>> BEGIN

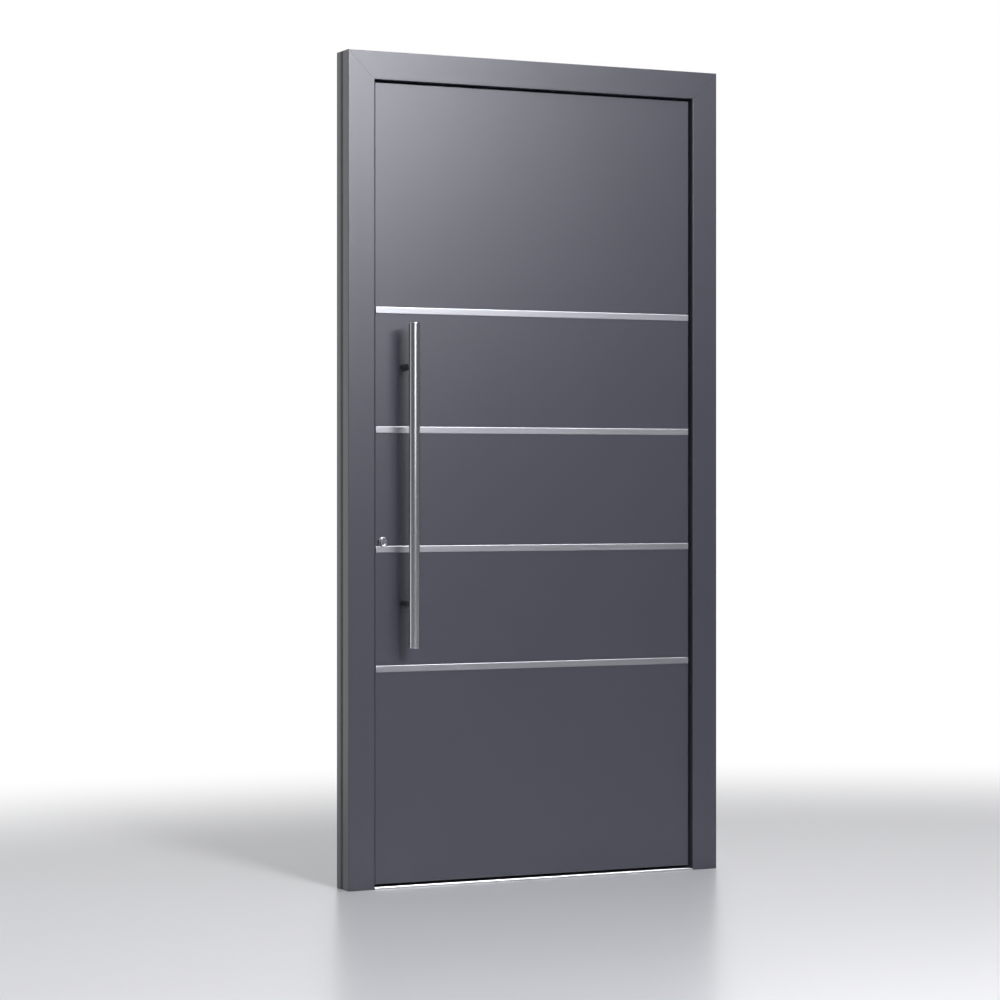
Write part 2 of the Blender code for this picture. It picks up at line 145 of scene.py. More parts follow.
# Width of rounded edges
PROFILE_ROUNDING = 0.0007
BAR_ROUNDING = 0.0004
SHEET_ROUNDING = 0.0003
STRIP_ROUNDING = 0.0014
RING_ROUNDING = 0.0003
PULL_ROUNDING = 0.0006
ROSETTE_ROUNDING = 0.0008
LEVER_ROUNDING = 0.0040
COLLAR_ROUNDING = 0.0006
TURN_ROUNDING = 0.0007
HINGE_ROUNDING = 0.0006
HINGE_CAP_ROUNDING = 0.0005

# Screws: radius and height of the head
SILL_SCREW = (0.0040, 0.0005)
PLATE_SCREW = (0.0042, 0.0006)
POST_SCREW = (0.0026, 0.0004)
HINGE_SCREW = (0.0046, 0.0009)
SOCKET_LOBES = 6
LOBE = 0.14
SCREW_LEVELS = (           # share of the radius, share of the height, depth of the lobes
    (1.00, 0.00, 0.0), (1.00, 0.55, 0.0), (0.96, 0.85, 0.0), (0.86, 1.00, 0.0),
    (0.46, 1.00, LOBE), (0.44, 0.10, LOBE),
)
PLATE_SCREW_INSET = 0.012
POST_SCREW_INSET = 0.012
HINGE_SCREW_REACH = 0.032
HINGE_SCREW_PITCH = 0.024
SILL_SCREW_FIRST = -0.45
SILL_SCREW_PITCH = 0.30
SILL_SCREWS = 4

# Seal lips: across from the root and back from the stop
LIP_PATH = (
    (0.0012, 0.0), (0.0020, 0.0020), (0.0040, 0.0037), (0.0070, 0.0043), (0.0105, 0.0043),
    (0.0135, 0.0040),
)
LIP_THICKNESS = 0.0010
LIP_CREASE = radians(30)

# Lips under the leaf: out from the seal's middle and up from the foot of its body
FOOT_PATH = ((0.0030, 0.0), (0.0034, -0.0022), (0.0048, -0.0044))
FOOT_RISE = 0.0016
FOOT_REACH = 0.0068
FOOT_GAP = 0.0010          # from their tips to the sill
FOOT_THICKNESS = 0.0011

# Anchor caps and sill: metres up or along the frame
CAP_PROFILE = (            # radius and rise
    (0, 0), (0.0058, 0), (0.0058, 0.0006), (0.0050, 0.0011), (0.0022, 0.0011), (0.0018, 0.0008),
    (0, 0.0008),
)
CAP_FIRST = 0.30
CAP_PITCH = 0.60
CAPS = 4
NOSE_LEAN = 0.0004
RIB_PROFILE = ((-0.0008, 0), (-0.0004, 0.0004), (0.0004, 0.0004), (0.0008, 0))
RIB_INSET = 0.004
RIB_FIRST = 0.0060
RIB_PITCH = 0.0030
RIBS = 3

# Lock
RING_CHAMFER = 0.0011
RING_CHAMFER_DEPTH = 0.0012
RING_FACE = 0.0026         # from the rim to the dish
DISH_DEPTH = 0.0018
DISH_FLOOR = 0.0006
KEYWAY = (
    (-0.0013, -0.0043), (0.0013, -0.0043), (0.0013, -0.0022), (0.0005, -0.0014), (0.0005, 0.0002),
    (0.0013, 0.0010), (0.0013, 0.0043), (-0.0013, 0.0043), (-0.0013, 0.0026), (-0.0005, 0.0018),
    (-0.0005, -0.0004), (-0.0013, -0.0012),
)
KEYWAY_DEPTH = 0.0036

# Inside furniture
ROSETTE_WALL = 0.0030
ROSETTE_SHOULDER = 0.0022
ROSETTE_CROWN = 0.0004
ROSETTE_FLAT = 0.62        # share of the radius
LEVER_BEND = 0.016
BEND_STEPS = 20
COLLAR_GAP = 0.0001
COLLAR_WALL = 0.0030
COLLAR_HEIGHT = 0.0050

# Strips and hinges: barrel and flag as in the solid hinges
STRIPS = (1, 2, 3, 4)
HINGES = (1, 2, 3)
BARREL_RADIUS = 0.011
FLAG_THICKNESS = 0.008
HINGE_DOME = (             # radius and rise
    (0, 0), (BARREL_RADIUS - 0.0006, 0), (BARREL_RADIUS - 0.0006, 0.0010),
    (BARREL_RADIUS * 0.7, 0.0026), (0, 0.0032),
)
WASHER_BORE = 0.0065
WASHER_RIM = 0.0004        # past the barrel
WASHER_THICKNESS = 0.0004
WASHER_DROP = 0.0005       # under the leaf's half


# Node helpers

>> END

## Aim:
Exactly repeat the lines running from the top of the listing to the line bearing "SILL_SCREWS = 4", both of those lines included, and only them.

## Answer to this task:
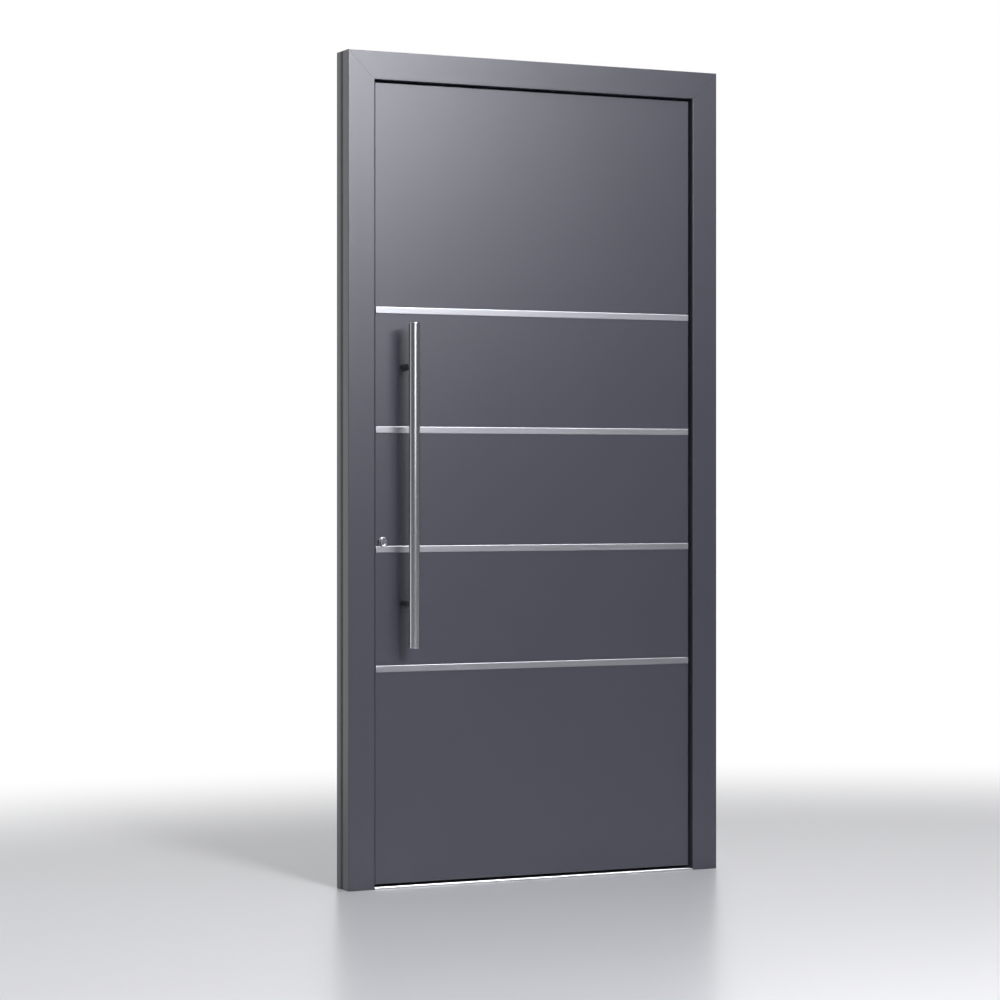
Write part 2 of the Blender code for this picture. It picks up at line 145 of scene.py. More parts follow.
# Width of rounded edges
PROFILE_ROUNDING = 0.0007
BAR_ROUNDING = 0.0004
SHEET_ROUNDING = 0.0003
STRIP_ROUNDING = 0.0014
RING_ROUNDING = 0.0003
PULL_ROUNDING = 0.0006
ROSETTE_ROUNDING = 0.0008
LEVER_ROUNDING = 0.0040
COLLAR_ROUNDING = 0.0006
TURN_ROUNDING = 0.0007
HINGE_ROUNDING = 0.0006
HINGE_CAP_ROUNDING = 0.0005

# Screws: radius and height of the head
SILL_SCREW = (0.0040, 0.0005)
PLATE_SCREW = (0.0042, 0.0006)
POST_SCREW = (0.0026, 0.0004)
HINGE_SCREW = (0.0046, 0.0009)
SOCKET_LOBES = 6
LOBE = 0.14
SCREW_LEVELS = (           # share of the radius, share of the height, depth of the lobes
    (1.00, 0.00, 0.0), (1.00, 0.55, 0.0), (0.96, 0.85, 0.0), (0.86, 1.00, 0.0),
    (0.46, 1.00, LOBE), (0.44, 0.10, LOBE),
)
PLATE_SCREW_INSET = 0.012
POST_SCREW_INSET = 0.012
HINGE_SCREW_REACH = 0.032
HINGE_SCREW_PITCH = 0.024
SILL_SCREW_FIRST = -0.45
SILL_SCREW_PITCH = 0.30
SILL_SCREWS = 4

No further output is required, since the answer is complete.